**Problem details**
Find the string "rigid" and gather every line that holds it.

**Input for this task**
** start **

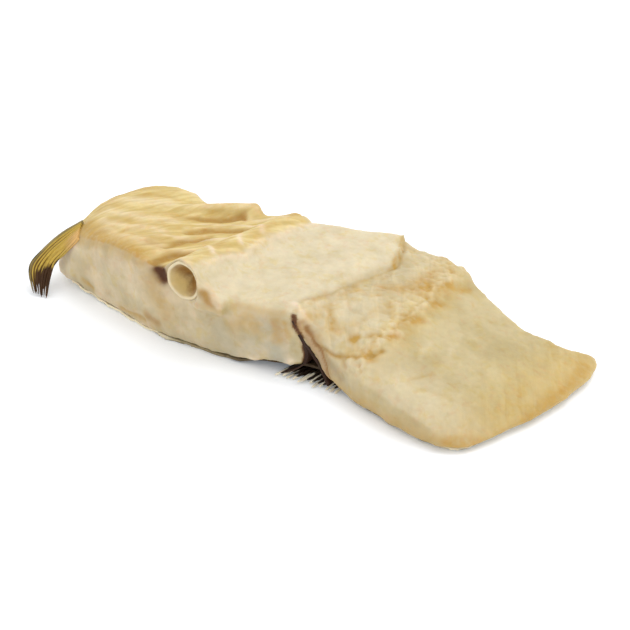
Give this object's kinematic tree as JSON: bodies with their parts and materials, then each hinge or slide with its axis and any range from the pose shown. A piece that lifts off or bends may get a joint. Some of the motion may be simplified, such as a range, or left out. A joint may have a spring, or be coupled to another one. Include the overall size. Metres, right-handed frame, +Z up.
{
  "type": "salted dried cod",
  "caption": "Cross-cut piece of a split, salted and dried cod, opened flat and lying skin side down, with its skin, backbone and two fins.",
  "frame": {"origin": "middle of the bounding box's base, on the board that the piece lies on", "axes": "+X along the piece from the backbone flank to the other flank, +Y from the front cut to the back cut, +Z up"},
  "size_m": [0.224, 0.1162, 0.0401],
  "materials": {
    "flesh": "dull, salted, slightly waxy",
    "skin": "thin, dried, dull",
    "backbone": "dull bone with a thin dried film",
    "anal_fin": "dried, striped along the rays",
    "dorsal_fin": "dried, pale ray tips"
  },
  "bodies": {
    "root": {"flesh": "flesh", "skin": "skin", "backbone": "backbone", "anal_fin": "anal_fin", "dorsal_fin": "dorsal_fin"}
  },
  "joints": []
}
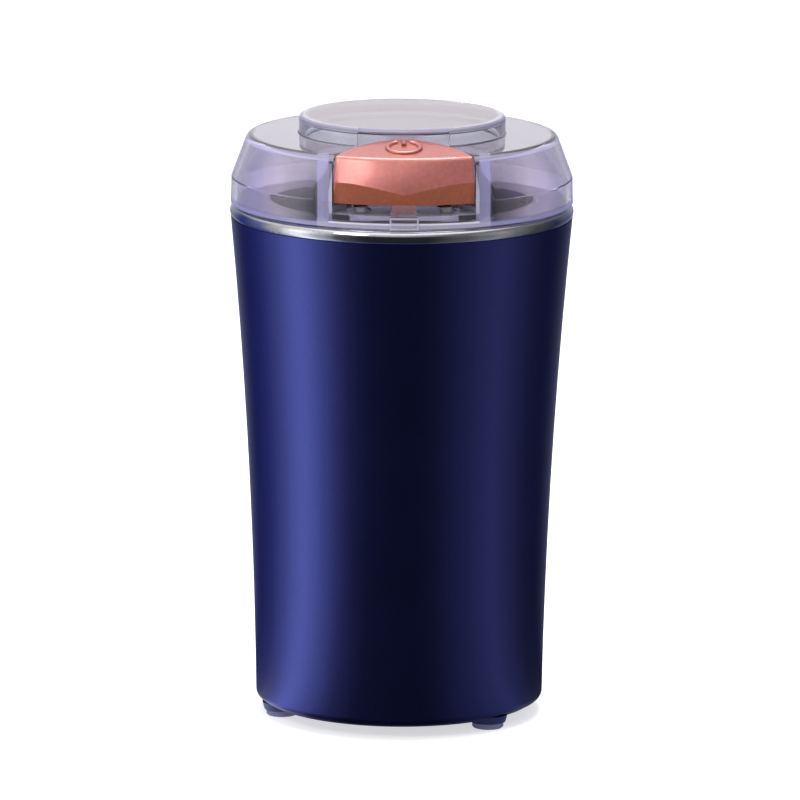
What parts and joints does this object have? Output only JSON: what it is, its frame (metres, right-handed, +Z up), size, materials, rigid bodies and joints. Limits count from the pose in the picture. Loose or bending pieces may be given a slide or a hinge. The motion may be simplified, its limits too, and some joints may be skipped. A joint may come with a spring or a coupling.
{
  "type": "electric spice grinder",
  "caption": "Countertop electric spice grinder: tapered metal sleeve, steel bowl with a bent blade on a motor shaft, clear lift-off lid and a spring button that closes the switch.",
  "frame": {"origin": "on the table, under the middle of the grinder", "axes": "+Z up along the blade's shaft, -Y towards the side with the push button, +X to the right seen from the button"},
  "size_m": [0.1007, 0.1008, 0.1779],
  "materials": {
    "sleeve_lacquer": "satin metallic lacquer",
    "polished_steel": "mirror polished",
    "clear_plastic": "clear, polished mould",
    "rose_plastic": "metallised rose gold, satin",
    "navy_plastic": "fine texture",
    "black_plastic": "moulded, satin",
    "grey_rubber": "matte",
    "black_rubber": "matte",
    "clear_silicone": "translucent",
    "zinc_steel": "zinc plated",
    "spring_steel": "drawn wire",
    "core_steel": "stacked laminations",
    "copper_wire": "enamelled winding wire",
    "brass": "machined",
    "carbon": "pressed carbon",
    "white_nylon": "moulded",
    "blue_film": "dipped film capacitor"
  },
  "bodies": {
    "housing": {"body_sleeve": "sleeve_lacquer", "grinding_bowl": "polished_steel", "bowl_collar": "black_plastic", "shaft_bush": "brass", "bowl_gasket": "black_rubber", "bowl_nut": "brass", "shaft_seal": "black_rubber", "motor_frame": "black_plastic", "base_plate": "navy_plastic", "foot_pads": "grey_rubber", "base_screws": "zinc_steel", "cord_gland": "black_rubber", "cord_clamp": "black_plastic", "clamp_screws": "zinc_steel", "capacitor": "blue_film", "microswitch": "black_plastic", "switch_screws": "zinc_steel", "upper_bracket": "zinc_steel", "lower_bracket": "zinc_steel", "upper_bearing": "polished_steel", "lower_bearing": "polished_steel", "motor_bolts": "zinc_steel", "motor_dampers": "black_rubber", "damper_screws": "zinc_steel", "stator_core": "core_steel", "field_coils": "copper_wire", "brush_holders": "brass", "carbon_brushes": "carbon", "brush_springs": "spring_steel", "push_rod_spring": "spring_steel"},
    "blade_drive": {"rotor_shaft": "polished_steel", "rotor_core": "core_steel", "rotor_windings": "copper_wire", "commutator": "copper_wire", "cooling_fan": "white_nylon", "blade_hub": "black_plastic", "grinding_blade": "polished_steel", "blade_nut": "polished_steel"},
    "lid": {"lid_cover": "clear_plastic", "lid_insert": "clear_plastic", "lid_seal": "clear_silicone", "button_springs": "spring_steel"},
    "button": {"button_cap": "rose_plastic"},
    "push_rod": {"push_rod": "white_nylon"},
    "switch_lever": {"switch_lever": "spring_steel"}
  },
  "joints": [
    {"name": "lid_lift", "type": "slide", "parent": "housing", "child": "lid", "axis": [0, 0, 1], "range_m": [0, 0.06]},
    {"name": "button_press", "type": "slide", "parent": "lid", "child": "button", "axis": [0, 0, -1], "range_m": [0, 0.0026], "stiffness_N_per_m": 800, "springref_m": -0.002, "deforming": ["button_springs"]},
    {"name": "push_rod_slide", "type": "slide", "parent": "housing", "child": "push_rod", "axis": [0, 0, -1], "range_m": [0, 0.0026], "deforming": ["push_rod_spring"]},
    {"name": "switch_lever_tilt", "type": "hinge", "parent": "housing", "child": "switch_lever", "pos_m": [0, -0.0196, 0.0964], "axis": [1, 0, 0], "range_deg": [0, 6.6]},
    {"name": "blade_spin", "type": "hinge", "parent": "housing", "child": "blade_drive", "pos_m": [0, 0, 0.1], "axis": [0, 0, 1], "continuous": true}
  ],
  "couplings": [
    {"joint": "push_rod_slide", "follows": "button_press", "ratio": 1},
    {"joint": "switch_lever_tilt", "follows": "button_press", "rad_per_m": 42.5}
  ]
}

** end **
** start **

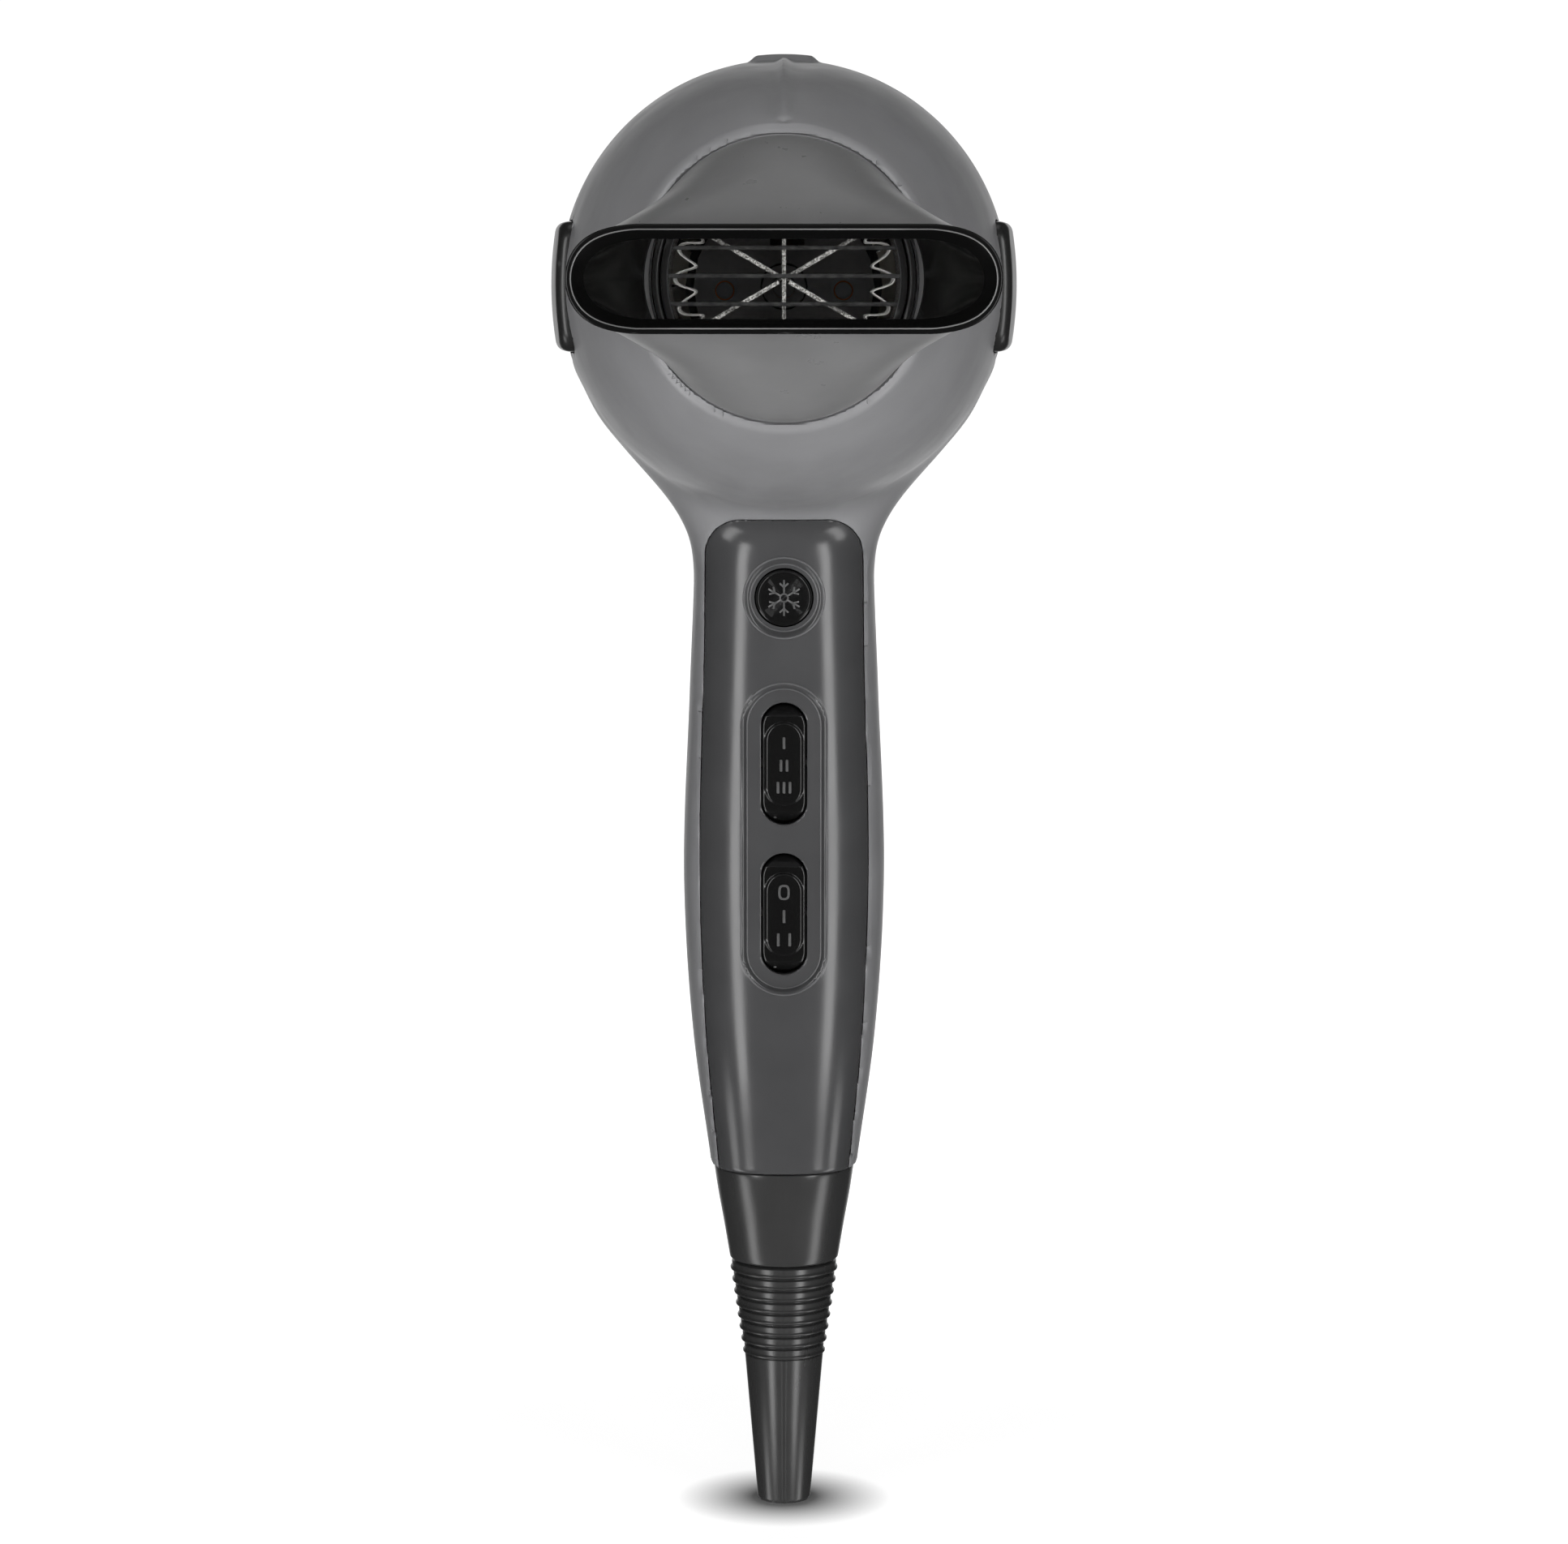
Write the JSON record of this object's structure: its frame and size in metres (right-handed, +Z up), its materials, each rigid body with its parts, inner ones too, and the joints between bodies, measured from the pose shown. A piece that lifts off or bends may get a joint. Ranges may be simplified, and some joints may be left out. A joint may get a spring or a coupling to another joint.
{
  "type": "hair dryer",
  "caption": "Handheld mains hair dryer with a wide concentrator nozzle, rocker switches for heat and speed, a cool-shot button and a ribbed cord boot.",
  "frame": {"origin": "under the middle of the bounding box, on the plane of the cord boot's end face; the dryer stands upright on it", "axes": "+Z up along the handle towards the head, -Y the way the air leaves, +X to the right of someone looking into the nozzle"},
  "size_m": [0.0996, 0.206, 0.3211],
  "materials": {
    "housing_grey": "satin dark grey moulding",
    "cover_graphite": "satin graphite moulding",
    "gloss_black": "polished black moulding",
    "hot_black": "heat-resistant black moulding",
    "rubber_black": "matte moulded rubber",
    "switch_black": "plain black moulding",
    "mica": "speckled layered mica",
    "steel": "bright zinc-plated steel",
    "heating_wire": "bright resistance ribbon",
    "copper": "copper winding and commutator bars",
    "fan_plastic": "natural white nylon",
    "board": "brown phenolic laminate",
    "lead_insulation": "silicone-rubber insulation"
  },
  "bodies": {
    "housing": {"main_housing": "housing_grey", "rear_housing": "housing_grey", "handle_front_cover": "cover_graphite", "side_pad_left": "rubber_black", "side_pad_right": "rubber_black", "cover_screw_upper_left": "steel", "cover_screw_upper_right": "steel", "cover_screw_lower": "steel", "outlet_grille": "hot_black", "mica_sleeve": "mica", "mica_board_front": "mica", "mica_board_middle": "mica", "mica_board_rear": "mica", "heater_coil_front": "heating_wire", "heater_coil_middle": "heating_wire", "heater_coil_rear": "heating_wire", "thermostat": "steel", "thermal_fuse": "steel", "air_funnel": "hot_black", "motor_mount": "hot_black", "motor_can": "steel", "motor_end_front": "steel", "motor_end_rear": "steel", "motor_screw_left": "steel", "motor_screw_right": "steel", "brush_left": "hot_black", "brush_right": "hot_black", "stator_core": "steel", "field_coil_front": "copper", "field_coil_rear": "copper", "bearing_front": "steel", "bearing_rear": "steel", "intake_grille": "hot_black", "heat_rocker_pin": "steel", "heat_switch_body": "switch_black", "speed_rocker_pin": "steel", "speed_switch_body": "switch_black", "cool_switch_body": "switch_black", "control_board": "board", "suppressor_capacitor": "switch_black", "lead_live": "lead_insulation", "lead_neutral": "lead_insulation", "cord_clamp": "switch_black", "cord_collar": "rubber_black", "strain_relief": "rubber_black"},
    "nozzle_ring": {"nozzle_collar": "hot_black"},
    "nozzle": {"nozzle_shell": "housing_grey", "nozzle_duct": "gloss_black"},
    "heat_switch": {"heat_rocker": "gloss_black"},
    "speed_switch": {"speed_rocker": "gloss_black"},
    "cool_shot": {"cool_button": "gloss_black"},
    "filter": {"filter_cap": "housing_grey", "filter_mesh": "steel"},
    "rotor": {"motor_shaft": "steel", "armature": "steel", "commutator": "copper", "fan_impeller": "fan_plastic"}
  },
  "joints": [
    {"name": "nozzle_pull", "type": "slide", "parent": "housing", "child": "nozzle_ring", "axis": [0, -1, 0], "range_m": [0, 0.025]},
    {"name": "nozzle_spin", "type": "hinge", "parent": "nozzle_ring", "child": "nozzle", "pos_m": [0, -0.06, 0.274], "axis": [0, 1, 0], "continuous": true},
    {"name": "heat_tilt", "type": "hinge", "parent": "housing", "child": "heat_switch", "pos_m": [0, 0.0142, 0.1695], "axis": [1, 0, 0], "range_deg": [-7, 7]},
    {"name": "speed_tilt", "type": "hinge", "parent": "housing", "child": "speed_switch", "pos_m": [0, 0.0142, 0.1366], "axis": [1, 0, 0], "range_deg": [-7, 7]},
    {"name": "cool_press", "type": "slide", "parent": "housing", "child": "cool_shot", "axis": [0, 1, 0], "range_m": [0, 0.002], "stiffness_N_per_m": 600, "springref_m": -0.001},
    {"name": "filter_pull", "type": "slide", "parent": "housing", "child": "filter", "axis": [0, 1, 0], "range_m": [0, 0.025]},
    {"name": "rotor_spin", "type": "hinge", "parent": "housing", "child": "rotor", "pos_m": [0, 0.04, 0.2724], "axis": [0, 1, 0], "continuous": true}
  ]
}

** end **
** start **

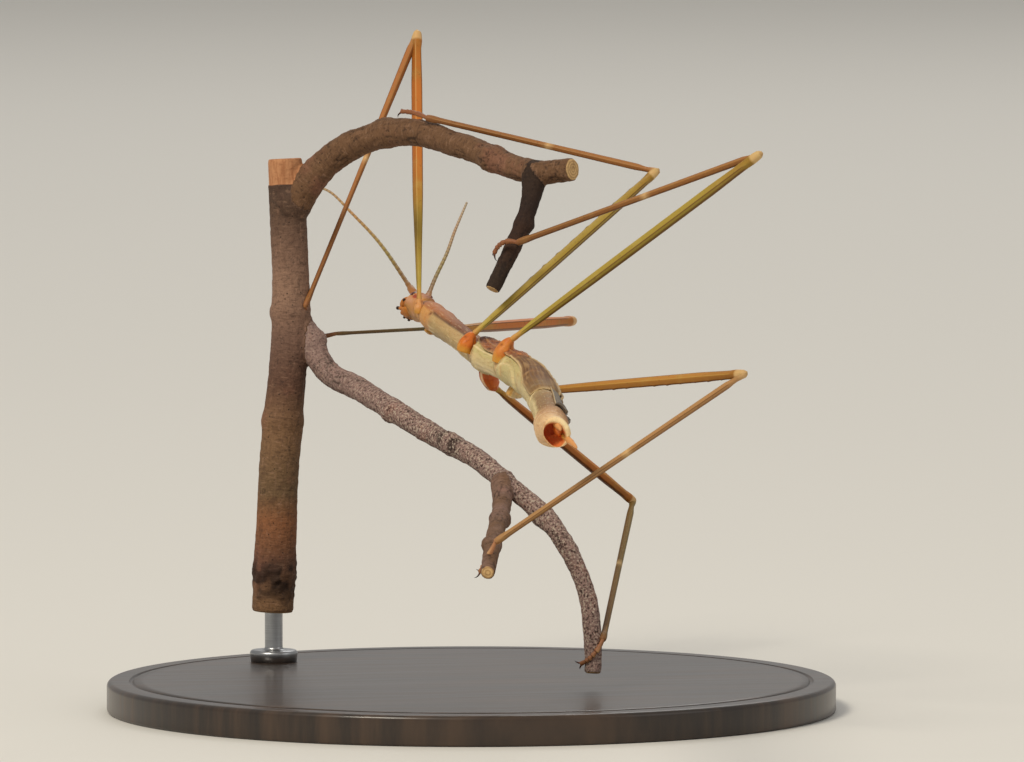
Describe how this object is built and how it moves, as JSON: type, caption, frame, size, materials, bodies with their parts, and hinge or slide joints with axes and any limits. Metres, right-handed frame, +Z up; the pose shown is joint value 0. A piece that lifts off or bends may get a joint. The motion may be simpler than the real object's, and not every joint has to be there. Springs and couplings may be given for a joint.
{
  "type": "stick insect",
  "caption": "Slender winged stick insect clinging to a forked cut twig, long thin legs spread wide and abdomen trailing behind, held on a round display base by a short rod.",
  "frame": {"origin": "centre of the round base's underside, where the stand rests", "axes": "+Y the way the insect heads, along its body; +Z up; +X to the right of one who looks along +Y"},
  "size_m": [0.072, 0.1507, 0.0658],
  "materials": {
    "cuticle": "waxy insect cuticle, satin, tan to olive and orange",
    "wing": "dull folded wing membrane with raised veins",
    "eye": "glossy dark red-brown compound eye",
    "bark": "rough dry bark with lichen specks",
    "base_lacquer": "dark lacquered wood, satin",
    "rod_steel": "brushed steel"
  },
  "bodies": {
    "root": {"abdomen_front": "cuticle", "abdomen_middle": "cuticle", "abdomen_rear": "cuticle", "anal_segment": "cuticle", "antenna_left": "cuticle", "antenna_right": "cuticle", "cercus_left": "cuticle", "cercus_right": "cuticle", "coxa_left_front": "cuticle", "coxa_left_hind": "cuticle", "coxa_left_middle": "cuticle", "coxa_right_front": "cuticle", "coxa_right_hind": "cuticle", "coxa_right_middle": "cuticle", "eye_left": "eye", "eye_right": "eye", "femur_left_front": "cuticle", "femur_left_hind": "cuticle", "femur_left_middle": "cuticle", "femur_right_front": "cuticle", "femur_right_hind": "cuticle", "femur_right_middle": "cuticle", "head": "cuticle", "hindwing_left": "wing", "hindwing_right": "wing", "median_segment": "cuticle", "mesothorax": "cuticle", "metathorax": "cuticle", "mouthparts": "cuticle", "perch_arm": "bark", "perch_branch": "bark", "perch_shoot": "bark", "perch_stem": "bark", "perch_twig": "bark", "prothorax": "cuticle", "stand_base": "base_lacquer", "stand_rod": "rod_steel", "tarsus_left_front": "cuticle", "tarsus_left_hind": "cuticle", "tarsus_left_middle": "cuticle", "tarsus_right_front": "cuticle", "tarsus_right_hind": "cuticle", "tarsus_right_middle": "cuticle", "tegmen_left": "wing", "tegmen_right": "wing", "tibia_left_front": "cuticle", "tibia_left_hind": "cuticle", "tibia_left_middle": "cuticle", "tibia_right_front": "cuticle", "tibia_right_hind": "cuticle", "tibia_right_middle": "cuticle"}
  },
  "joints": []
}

** end **

**Solution for this problem**
What parts and joints does this object have? Output only JSON: what it is, its frame (metres, right-handed, +Z up), size, materials, rigid bodies and joints. Limits count from the pose in the picture. Loose or bending pieces may be given a slide or a hinge. The motion may be simplified, its limits too, and some joints may be skipped. A joint may come with a spring or a coupling.
Write the JSON record of this object's structure: its frame and size in metres (right-handed, +Z up), its materials, each rigid body with its parts, inner ones too, and the joints between bodies, measured from the pose shown. A piece that lifts off or bends may get a joint. Ranges may be simplified, and some joints may be left out. A joint may get a spring or a coupling to another joint.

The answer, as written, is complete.